Before expending the effort to design a completely new data format for analytical data, Thermo Galactic and Thermo LabSystems conducted a review of existing data format standards to determine if any would meet the requirements for long term archiving. However, it became apparent that none of these formats would meet all three of the requirements. In retrospect, the driving force behind the previous efforts to create these formats was not to create a ‘future-proof’ way of storing data (as required for archival storage), but instead to exchange data with users of other software systems. On the other hand, there are some useful ideas and a wealth of experience that can be gleaned from examining the precedent efforts in the context of designing a new archival storage format. The following sections discuss the formats reviewed in more detail.

JCAMP

One of the first attempts at developing a common data interchange format was the JCAMP effort. This was first proposed by a group of spectroscopists and led by Bob McDonald1 back in the mid-1980’s as a way to seamlessly transfer FTIR spectra among the various spectrometer manufacturers’ computer data stations of that era. In subsequent years, it was adopted and moved forward by a working group within the IUPAC2,3, and standards for other types of data have been proposed (NMR, Mass Spectrometry). In addition, many universities, research organizations and instrument vendors have produced data files in their own “flavors” of the JCAMP format.

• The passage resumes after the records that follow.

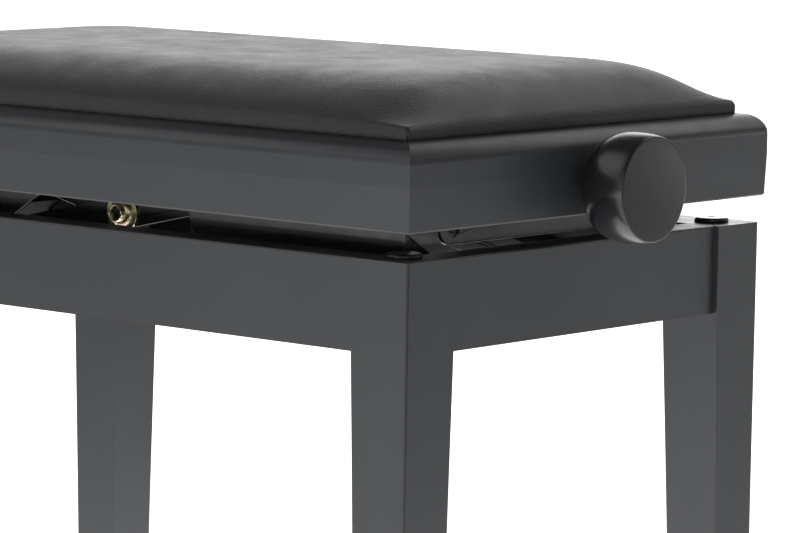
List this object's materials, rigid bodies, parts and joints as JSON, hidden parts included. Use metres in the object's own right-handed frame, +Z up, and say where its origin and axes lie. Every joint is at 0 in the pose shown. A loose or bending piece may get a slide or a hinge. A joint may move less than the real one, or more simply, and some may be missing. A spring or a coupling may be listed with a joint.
{
  "type": "piano bench",
  "caption": "Height-adjustable piano bench: padded seat on a wooden frame over a leg frame, raised by a knob-driven spindle and steel scissor arms.",
  "frame": {"origin": "on the floor under the middle of the bench", "axes": "+X along the bench towards one knob, -Y towards the front long side, +Z up"},
  "size_m": [0.6208, 0.33, 0.4822],
  "materials": {
    "black_wood": "satin black lacquer",
    "leatherette": "fine grained black leatherette",
    "black_steel": "gloss black paint",
    "yellow_zinc": "yellow passivated zinc",
    "bright_steel": "turned, oiled",
    "plywood": "dark-stained plywood",
    "foam": "open cell polyurethane foam",
    "black_plastic": "moulded black",
    "bumper": "smooth black",
    "knob_black": "satin black",
    "white_nylon": "natural nylon"
  },
  "bodies": {
    "base": {"leg_front_left": "black_wood", "leg_front_right": "black_wood", "leg_back_left": "black_wood", "leg_back_right": "black_wood", "apron_front": "black_wood", "apron_back": "black_wood", "apron_left": "black_wood", "apron_right": "black_wood", "glue_blocks": "black_wood", "end_cleat_left": "black_wood", "end_cleat_right": "black_wood", "cleat_screws": "yellow_zinc", "foot_glides": "black_plastic", "leg_bumpers": "bumper", "lower_rail_front": "black_steel", "lower_rail_back": "black_steel", "lower_cross_bar_left": "black_steel", "lower_cross_bar_right": "black_steel", "lower_rail_screws": "yellow_zinc", "lower_pivot_pins": "yellow_zinc"},
    "seat": {"seat_rail_front": "black_wood", "seat_rail_back": "black_wood", "seat_rail_left": "black_wood", "seat_rail_right": "black_wood", "seat_corner_blocks": "black_wood", "seat_board": "plywood", "foam_core": "foam", "cushion_cover": "leatherette", "upper_rail_front": "black_steel", "upper_rail_back": "black_steel", "spindle_plate_left": "black_steel", "spindle_plate_right": "black_steel", "spindle_bushes": "white_nylon", "board_screws": "yellow_zinc", "upper_pivot_pins": "yellow_zinc"},
    "spindle": {"spindle": "bright_steel", "spindle_collars": "bright_steel", "knob_left": "knob_black", "knob_right": "knob_black", "knob_grub_screws": "bright_steel"},
    "drive_nut": {"drive_nut": "bright_steel", "cross_rod": "bright_steel", "cross_rod_washers": "yellow_zinc", "cross_rod_clips": "bright_steel"},
    "drive_arms": {"drive_arm_front": "black_steel", "drive_arm_back": "black_steel", "drive_arm_tie_tube": "black_steel", "middle_bolts": "yellow_zinc", "middle_washers": "yellow_zinc", "middle_nuts": "yellow_zinc"},
    "slide_arms": {"slide_arm_front": "black_steel", "slide_arm_back": "black_steel", "slide_arm_tie_tube": "black_steel", "slide_pins": "yellow_zinc"}
  },
  "joints": [
    {"name": "seat_lift", "type": "slide", "parent": "base", "child": "seat", "axis": [0, 0, 1], "range_m": [-0.013, 0.082]},
    {"name": "knob_turn", "type": "hinge", "parent": "seat", "child": "spindle", "pos_m": [0, 0, 0.418], "axis": [1, 0, 0], "range_deg": [-510, 3180]},
    {"name": "nut_travel", "type": "slide", "parent": "seat", "child": "drive_nut", "axis": [1, 0, 0], "range_m": [-0.0268, 0.0045]},
    {"name": "drive_arm_swing", "type": "hinge", "parent": "base", "child": "drive_arms", "pos_m": [-0.1951, 0, 0.344], "axis": [0, -1, 0], "range_deg": [-2.1, 12.6]},
    {"name": "slide_arm_swing", "type": "hinge", "parent": "seat", "child": "slide_arms", "pos_m": [-0.1951, 0, 0.432], "axis": [0, 1, 0], "range_deg": [-2.1, 12.6]}
  ],
  "couplings": [
    {"joint": "knob_turn", "follows": "seat_lift", "rad_per_m": 674.39},
    {"joint": "nut_travel", "follows": "seat_lift", "ratio": -0.322},
    {"joint": "drive_arm_swing", "follows": "seat_lift", "rad_per_m": 2.632},
    {"joint": "slide_arm_swing", "follows": "seat_lift", "rad_per_m": 2.632}
  ]
}
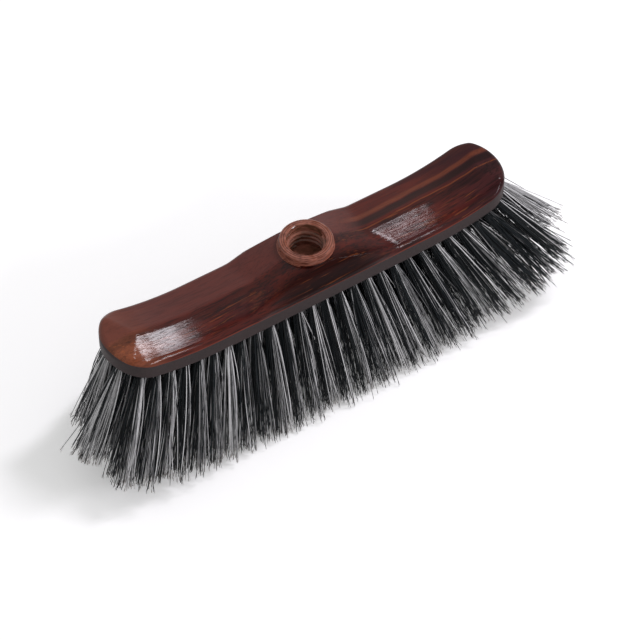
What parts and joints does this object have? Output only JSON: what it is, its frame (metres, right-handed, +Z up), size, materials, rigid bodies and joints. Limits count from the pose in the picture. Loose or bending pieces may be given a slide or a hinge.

The idea behind this format was to make it ASCII such that it was easily readable/writable by anybody with a text editor and explicitly described all the information in the data. Important data is identified by a system of standard “tags” which are described in a dictionary within the standards documentation. This makes the files fundamentally useful in nearly all software systems since ASCII is common to almost all computer platforms and operating systems and is fundamentally “human-readable.”

The main problem with JCAMP is the fact that the specifications are both complicated and incomplete. As the documentation grew to allow for other types of instrument data, peak table data, and chemical structures, among other things, programmers had trouble interpreting how the tags should be used to write out their type of data. This led to the situation where JCAMP files created by a given software system could not be read by any other system because of inconsistent software implementations. This was exacerbated by the fact that there was (and still is) no way of validating the adherence to the JCAMP standards for files created by different software packages. There is no testing software available, and there is no overseeing body organizing round-robin testing among the vendors and policing their efforts.

This type of problem is fixable, while the issue of data completeness is not. One of the best ideas the developers of the JCAMP format put forth was to purposely keep the dictionary of tags as small as possible. Programmers were free to store as much other information in the file as they needed in private “comment” tags. Since the data in the file is stored as ASCII, any reasonable human reading these tags (or computer programmed to look for them) would be able to decipher the information.

However, in choosing to also use ASCII to store the numerical values that make up the “curves” in the data, they created a format which is unsuitable for archival storage. Unless the values are written to the JCAMP file using the same precision as the binary data in the original proprietary file, they will not be exactly the same values when the JCAMP file is read by another piece of software. For example, it is common for instrument vendors to use 32-bit floating point numbers to store data values in their proprietary data file formats. In order to accurately translate a number stored in this representation into ASCII, the software must preserve all 8 significant figures and the scientific exponent (i.e., 123.45678e+09). Any other ASCII representation (e.g., 123.45e+9) loses data precision and will result in a different 32-bit floating point number when read by another piece of software. This does not meet the archiving requirement for an “accurate and complete” representation of the data.

References

1. R. S. McDonald and P. A. Wilks Jr., “JCAMP-DX: A Standard Form for Exchange of Infrared Spectra in Computer Readable Form”, Appl. Spec., Vol. 42, 1988, p. 151.

2. A. N. Davies and P. Lampen, “JCAMP-DX for NMR”, Appl. Spec., Vol. 47, 1993, p. 1093.

3. P. Lampen, H. Hillig, A. N. Davies and M Linscheid, “JCAMP-DX for Mass Spectrometry”, Appl. Spec., Vol 48. 1994, p.1545.

ANDI (AIA)

Another effort aimed at creating a standardized data interchange file format is called ANDI (ANalytical Data Interchange) originally developed, supported and promoted by the Analytical Instrumentation Association (AIA), a marketing organization that tracks trends and researches growth and new technologies in the industry. AIA organized a series of separate committees comprised of instrument vendors and users to design formats for specific analytical disciplines. Steered by their members, they decided to initially work on the techniques that were most relevant: Chromatography and Mass Spectrometry (although efforts were also started for FTIR/Raman, NMR and PDA data types). The feeling was that these groups could better design a file format for the data if they did not have to worry about making it general enough to cope with all instrumental data, but only had to make one sufficient for a single technique.

Unlike the JCAMP effort, they had specific goals of not only allowing data interchange, but also of providing a mechanism that could maintain GLP & GMP integrity of the data. Any file format that was completely stored in ASCII (like JCAMP) was deemed not secure enough to meet this goal; some type of binary format that could not be easily manipulated was required. This was also a requirement to maintain the precision of the data values in the original measurement, another failing of ASCII-based formats like JCAMP.